*BRIEF*
Quote the lines that run from the line containing "Write the Blender" down to the line containing "WING_BATTING_INSET = 3.4". Include both of those lines, reproduce each exactly, and omit everything else.
○ ○ ○ ○ ○
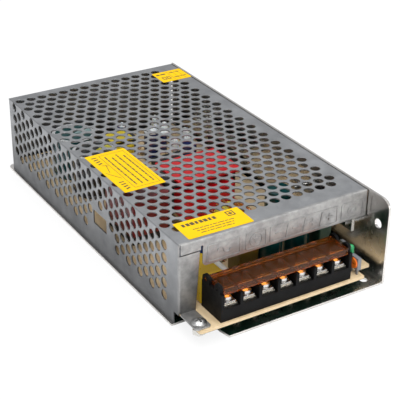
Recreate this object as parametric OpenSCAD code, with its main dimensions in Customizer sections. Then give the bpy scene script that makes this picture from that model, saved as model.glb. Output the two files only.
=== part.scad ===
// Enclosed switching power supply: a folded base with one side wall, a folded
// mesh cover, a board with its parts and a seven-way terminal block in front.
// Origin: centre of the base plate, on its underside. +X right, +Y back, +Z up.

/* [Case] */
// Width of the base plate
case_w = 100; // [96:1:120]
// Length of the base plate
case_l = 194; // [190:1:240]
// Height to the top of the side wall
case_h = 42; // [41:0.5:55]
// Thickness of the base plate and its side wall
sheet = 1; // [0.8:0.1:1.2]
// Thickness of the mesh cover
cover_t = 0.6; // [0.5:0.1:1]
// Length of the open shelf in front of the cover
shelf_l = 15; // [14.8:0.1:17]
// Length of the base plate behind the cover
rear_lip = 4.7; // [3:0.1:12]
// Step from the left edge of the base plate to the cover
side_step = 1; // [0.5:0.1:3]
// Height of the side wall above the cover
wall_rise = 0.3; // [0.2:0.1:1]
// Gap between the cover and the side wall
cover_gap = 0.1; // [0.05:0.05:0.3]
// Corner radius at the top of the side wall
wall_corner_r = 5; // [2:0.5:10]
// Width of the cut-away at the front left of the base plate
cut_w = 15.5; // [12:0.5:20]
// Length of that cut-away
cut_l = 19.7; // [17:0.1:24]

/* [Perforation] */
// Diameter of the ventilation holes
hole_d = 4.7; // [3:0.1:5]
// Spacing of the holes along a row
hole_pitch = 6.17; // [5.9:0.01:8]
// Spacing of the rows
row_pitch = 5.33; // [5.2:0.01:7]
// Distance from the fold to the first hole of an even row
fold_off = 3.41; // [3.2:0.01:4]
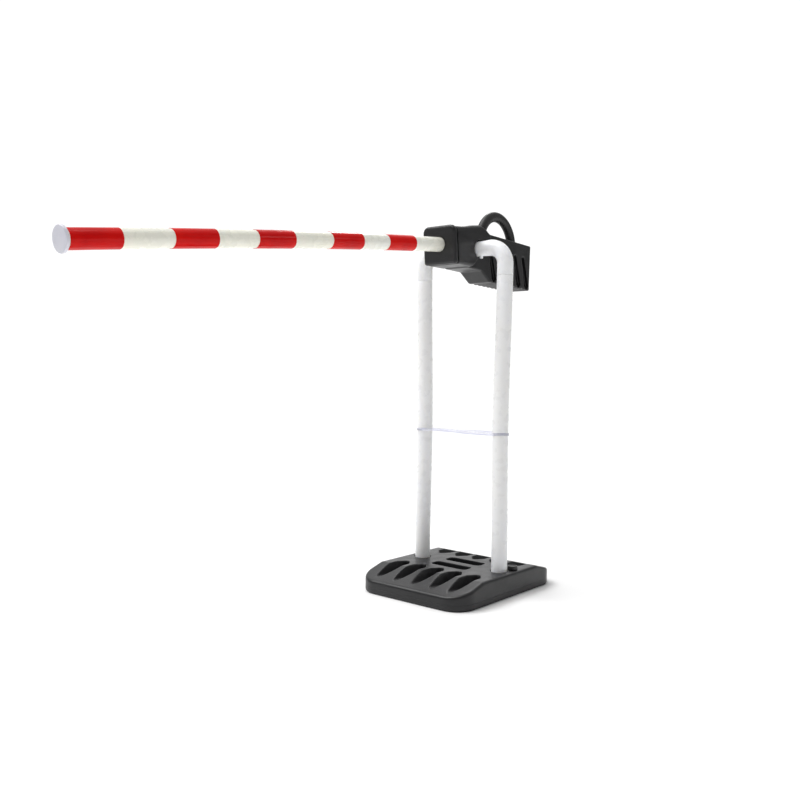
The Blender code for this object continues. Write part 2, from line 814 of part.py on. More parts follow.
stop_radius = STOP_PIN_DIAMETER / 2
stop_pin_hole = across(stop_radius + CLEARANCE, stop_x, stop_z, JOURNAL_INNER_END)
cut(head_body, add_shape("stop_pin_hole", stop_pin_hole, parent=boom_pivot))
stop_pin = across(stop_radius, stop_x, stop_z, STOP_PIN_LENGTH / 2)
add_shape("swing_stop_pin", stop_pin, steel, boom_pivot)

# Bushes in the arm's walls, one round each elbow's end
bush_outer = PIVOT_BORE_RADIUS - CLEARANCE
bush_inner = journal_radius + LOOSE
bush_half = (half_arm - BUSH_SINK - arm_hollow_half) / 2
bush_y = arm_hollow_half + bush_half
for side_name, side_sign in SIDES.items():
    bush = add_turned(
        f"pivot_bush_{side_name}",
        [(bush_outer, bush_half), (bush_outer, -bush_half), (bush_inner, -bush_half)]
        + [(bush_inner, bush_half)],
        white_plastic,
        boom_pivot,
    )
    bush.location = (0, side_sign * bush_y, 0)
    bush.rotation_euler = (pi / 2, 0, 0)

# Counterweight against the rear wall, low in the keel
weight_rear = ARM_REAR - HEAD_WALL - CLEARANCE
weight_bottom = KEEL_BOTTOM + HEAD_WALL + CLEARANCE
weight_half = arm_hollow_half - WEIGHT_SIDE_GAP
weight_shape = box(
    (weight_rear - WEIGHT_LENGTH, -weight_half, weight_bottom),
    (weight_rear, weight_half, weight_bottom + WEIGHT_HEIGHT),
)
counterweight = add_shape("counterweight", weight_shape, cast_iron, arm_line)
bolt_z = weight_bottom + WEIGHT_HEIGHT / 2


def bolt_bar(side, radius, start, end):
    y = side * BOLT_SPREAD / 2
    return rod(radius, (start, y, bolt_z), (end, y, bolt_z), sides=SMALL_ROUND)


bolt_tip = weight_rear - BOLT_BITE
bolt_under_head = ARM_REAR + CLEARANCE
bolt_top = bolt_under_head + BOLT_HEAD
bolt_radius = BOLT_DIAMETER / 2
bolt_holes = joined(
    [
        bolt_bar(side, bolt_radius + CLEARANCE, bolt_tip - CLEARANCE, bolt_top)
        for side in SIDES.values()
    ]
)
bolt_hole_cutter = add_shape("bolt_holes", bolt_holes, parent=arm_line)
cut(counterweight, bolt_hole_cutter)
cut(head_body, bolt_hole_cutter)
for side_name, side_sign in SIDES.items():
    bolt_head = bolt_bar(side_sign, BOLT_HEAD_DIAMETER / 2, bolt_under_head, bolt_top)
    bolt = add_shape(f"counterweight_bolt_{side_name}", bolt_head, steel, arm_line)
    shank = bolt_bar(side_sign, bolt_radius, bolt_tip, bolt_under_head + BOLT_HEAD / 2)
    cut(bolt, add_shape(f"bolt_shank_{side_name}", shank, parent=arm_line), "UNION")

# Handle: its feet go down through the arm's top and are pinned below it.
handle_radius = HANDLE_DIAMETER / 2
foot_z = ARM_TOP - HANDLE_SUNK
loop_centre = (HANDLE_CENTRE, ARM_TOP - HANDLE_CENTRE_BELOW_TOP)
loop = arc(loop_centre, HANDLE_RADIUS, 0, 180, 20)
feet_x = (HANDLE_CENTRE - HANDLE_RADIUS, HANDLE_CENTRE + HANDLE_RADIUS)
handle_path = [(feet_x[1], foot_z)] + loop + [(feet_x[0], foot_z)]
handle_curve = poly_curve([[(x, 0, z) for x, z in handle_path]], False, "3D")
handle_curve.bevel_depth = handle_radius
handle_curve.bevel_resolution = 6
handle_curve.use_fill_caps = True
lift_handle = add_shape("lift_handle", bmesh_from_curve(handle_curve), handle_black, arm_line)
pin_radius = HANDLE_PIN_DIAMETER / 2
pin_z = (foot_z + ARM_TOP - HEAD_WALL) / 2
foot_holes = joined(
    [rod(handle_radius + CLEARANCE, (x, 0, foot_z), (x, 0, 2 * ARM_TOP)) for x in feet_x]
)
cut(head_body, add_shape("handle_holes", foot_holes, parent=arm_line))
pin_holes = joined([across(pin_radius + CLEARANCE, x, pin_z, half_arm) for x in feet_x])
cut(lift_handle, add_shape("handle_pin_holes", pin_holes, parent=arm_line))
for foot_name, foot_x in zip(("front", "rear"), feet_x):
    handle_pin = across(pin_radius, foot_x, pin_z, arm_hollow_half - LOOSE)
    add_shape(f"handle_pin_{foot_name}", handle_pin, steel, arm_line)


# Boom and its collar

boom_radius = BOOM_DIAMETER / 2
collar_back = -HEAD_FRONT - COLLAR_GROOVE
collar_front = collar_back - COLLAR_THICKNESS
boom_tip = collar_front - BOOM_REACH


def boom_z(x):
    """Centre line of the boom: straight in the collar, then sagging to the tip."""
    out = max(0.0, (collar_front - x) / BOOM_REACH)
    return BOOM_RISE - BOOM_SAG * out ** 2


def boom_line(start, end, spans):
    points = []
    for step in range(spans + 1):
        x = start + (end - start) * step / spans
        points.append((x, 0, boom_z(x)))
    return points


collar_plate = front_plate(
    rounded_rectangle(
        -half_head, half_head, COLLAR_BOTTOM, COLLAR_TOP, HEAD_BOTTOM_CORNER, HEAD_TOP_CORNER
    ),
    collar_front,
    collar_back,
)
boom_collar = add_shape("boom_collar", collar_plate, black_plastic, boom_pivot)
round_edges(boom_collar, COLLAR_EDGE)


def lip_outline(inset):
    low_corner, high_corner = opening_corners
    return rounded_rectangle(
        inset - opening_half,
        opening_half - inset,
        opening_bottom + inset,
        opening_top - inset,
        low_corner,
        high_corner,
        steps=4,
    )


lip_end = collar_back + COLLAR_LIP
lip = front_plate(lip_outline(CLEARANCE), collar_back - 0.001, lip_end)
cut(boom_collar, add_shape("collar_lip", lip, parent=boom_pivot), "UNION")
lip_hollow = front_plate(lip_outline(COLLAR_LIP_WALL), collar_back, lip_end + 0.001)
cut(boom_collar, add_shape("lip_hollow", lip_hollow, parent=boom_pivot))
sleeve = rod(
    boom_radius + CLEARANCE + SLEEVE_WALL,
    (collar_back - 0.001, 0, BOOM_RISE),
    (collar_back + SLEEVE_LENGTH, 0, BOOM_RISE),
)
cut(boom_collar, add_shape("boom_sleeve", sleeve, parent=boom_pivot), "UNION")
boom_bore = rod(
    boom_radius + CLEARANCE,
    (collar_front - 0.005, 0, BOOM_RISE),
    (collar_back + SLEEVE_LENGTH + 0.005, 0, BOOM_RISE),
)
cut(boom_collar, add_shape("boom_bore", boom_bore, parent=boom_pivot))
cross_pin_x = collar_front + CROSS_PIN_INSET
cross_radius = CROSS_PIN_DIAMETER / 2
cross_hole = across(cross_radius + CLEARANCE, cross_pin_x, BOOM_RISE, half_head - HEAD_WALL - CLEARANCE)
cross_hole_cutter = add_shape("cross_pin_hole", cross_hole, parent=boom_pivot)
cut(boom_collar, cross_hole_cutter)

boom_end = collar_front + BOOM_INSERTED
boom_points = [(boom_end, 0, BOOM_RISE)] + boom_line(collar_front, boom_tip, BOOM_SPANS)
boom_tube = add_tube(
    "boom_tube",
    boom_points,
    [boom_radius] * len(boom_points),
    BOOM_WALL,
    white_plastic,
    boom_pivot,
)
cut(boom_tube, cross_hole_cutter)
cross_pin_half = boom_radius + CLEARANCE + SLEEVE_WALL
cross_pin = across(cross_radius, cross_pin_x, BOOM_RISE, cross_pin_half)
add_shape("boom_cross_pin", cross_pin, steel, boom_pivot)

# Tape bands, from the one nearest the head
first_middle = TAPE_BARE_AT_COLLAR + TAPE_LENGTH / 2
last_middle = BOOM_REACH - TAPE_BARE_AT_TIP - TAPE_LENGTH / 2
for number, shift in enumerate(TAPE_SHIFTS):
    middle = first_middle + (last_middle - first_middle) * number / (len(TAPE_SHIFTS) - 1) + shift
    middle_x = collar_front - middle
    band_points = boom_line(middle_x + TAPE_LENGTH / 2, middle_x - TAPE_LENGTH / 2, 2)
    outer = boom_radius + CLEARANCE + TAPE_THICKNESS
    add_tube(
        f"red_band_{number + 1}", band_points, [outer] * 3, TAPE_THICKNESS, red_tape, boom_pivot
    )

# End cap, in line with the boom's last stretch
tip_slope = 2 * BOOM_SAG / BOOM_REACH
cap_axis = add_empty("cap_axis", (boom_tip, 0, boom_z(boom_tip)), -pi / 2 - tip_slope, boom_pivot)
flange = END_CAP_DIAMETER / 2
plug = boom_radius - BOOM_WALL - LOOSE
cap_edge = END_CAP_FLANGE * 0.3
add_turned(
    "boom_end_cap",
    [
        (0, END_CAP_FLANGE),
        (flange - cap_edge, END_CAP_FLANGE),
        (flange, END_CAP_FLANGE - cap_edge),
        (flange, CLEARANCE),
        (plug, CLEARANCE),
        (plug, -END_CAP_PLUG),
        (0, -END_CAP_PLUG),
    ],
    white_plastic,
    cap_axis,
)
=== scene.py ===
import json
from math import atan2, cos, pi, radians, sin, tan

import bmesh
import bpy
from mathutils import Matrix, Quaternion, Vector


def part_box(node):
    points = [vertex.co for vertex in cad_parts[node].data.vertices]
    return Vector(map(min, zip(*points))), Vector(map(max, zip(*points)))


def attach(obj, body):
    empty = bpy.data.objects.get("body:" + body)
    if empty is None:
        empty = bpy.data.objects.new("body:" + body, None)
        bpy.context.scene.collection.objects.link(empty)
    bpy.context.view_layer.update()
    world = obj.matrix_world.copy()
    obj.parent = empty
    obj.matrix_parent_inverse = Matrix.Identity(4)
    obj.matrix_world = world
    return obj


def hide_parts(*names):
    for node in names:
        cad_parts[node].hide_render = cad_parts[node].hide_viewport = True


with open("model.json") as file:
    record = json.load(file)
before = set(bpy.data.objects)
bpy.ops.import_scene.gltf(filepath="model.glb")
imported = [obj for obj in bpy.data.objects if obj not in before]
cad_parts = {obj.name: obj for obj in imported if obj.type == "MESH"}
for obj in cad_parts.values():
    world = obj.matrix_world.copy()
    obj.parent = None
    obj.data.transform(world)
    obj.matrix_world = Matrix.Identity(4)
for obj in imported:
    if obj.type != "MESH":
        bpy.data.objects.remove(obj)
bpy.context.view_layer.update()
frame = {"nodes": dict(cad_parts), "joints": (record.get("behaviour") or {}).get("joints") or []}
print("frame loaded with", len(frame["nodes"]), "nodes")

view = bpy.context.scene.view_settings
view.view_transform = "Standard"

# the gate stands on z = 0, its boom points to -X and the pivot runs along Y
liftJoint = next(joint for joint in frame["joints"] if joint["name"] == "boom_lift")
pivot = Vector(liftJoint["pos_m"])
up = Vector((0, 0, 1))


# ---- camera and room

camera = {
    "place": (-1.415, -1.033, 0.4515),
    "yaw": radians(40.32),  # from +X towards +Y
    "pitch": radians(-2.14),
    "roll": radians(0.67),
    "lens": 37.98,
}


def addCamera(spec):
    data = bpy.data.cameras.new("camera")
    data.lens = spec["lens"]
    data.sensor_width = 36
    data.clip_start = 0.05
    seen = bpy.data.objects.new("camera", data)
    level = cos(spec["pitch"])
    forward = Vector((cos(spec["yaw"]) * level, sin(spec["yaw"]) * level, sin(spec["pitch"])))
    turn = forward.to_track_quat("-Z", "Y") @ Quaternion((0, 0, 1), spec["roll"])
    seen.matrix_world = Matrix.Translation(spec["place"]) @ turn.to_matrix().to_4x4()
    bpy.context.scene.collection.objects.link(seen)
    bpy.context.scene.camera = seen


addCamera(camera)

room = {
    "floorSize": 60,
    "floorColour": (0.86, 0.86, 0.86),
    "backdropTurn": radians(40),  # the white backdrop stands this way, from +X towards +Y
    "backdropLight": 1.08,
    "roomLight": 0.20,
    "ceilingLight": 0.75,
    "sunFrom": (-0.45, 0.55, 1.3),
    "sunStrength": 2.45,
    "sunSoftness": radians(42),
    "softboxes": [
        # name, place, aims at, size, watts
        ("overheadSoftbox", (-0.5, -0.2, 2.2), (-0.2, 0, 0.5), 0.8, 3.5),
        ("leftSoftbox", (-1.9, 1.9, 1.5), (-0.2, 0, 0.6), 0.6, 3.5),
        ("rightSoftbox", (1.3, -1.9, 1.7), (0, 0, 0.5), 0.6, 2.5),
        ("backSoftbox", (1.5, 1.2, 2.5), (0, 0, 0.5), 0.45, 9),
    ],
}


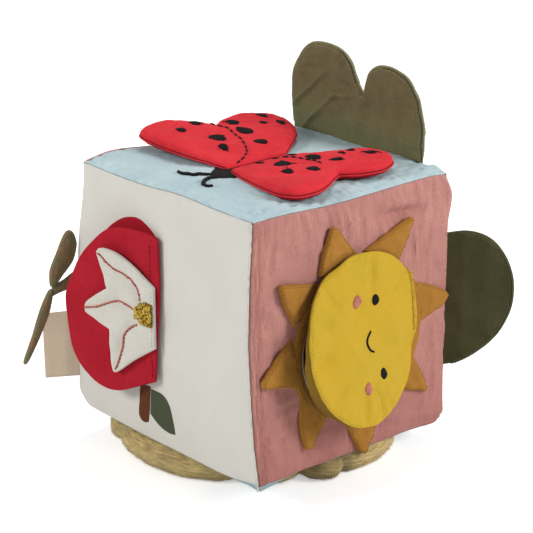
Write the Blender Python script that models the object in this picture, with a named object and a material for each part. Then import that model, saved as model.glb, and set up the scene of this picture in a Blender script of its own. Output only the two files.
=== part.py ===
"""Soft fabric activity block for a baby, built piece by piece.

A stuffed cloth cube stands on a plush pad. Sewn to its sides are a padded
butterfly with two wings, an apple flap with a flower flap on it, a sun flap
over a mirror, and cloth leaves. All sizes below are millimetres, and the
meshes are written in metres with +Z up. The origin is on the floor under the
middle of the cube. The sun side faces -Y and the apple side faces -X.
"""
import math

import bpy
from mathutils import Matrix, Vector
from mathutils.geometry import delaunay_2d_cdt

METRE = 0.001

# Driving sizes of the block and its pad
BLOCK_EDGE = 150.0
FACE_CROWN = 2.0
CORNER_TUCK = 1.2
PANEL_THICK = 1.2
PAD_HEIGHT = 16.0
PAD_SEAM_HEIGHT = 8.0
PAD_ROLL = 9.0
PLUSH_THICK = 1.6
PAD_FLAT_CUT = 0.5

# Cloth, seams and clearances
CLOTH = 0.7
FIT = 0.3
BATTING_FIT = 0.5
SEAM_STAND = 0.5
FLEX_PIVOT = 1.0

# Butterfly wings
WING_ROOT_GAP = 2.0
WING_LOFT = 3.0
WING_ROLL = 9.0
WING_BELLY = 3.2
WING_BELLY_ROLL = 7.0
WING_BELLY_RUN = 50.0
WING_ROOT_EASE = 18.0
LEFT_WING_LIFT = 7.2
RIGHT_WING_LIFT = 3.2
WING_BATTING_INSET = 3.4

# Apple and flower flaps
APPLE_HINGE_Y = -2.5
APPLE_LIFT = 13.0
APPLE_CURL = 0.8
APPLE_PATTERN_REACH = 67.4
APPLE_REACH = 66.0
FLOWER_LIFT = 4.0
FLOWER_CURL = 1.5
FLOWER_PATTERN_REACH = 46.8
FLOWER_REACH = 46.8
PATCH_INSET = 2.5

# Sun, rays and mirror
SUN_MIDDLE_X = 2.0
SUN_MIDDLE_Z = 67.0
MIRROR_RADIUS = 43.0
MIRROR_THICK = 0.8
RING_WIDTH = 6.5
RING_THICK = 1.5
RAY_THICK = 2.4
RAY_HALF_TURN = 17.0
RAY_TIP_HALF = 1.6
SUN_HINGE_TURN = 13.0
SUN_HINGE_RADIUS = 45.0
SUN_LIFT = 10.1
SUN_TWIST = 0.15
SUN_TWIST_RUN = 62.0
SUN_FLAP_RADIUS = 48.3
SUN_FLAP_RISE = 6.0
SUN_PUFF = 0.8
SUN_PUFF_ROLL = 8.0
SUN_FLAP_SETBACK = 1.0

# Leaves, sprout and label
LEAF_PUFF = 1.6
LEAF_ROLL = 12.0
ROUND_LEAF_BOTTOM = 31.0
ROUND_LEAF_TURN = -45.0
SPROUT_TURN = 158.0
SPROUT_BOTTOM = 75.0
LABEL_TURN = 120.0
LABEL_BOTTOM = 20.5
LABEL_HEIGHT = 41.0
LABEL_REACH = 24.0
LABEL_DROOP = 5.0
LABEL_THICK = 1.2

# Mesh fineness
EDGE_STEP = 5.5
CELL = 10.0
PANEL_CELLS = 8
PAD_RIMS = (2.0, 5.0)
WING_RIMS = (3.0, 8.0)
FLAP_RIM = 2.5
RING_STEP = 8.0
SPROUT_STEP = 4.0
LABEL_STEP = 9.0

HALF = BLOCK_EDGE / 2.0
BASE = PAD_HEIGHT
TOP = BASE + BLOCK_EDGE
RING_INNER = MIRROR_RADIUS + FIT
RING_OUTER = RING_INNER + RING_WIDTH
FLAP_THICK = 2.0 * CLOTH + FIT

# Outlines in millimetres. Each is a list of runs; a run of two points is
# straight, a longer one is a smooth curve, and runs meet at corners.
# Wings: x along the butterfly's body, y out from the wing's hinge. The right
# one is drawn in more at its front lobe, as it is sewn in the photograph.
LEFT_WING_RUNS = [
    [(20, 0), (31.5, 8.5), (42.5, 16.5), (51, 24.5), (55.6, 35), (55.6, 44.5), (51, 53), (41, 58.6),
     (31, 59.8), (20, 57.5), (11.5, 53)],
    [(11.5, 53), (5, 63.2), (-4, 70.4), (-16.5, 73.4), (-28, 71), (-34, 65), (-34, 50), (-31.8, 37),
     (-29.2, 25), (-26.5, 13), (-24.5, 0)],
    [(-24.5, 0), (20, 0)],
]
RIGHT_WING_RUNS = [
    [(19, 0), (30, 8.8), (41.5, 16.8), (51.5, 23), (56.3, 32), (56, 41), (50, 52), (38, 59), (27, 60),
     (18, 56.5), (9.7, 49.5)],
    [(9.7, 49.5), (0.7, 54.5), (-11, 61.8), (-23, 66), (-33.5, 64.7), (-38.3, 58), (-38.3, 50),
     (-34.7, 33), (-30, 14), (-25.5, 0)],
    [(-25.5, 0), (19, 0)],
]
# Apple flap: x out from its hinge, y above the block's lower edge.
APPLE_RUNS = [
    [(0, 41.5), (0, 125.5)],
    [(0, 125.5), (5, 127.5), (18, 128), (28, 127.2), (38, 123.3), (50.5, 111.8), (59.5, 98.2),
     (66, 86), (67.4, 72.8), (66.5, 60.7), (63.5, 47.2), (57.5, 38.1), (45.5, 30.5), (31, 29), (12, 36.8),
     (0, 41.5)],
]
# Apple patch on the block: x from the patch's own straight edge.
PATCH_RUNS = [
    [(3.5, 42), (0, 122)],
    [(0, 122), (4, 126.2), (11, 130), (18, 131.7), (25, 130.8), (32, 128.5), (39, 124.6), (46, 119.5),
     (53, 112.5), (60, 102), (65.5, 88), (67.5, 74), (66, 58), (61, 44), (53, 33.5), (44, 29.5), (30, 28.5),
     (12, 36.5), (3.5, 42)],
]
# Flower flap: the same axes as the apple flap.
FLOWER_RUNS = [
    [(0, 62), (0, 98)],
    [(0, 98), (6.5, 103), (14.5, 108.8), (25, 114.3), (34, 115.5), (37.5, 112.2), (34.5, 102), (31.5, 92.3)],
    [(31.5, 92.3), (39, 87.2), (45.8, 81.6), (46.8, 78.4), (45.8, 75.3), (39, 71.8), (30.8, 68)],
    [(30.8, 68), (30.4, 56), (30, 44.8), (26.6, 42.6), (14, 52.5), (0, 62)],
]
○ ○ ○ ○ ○
*RESPONSE*
Write the Blender Python script that models the object in this picture, with a named object and a material for each part. Then import that model, saved as model.glb, and set up the scene of this picture in a Blender script of its own. Output only the two files.
=== part.py ===
"""Soft fabric activity block for a baby, built piece by piece.

A stuffed cloth cube stands on a plush pad. Sewn to its sides are a padded
butterfly with two wings, an apple flap with a flower flap on it, a sun flap
over a mirror, and cloth leaves. All sizes below are millimetres, and the
meshes are written in metres with +Z up. The origin is on the floor under the
middle of the cube. The sun side faces -Y and the apple side faces -X.
"""
import math

import bpy
from mathutils import Matrix, Vector
from mathutils.geometry import delaunay_2d_cdt

METRE = 0.001

# Driving sizes of the block and its pad
BLOCK_EDGE = 150.0
FACE_CROWN = 2.0
CORNER_TUCK = 1.2
PANEL_THICK = 1.2
PAD_HEIGHT = 16.0
PAD_SEAM_HEIGHT = 8.0
PAD_ROLL = 9.0
PLUSH_THICK = 1.6
PAD_FLAT_CUT = 0.5

# Cloth, seams and clearances
CLOTH = 0.7
FIT = 0.3
BATTING_FIT = 0.5
SEAM_STAND = 0.5
FLEX_PIVOT = 1.0

# Butterfly wings
WING_ROOT_GAP = 2.0
WING_LOFT = 3.0
WING_ROLL = 9.0
WING_BELLY = 3.2
WING_BELLY_ROLL = 7.0
WING_BELLY_RUN = 50.0
WING_ROOT_EASE = 18.0
LEFT_WING_LIFT = 7.2
RIGHT_WING_LIFT = 3.2
WING_BATTING_INSET = 3.4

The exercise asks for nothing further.